Blue Line advocates kept their mass-transit vision alive across the decades with the Lynn Business Partnership accelerating conversations with public officials beginning in the 1990s.
They rooted their arguments in simple logic: Commuter Rail service from Newburyport, Rockport, and Ipswich through Lynn and into Boston is infrequent, expensive, and North Station is an impractical Boston stop for people working in the city’s Financial District.
Extending the Blue Line to Lynn, they argued, means easy access to Boston jobs for North Shore residents and provides an affordable commuting alternative to drivers.
COVID-19’s economic deep freeze hit the pause button on these arguments, but a hopefully-subsiding pandemic saw Lynn public officials join U.S. Rep. Seth Moulton this week in urging the MBTA to time travel back 75 years when transportation planners advocated for ” …faster, cheaper and more comfortable service.”
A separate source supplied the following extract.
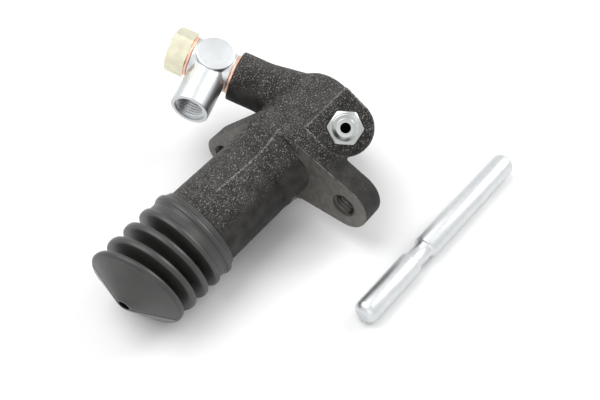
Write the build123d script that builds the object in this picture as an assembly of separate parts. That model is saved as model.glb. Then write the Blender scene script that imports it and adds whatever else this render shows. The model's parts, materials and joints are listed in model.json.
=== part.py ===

They want the MBTA’s Capital Improvement Plan, set to be released on Thursday, to combine electrifying the Commuter Rail line running through Lynn with more stops and fare reductions.
The project carries an $815 million price tag — just over one-third the Green Line extension’s final cost. The officials’ goal is to get the “environmental justice corridor” — as the project has been dubbed — included in the final, five-year priority spending plan the MBTA Board of Directors is scheduled to vote on in May.
The project received initial approval in November 2019 by the MBTA Fiscal Management and Control Board.
With Lynn seeing downtown residential construction and a renewed focus on how the city reviews development, it’s time for the MBTA to commit to an idea that meets the objectives of the vision of 1947 and delivers equity to North Shore commuters.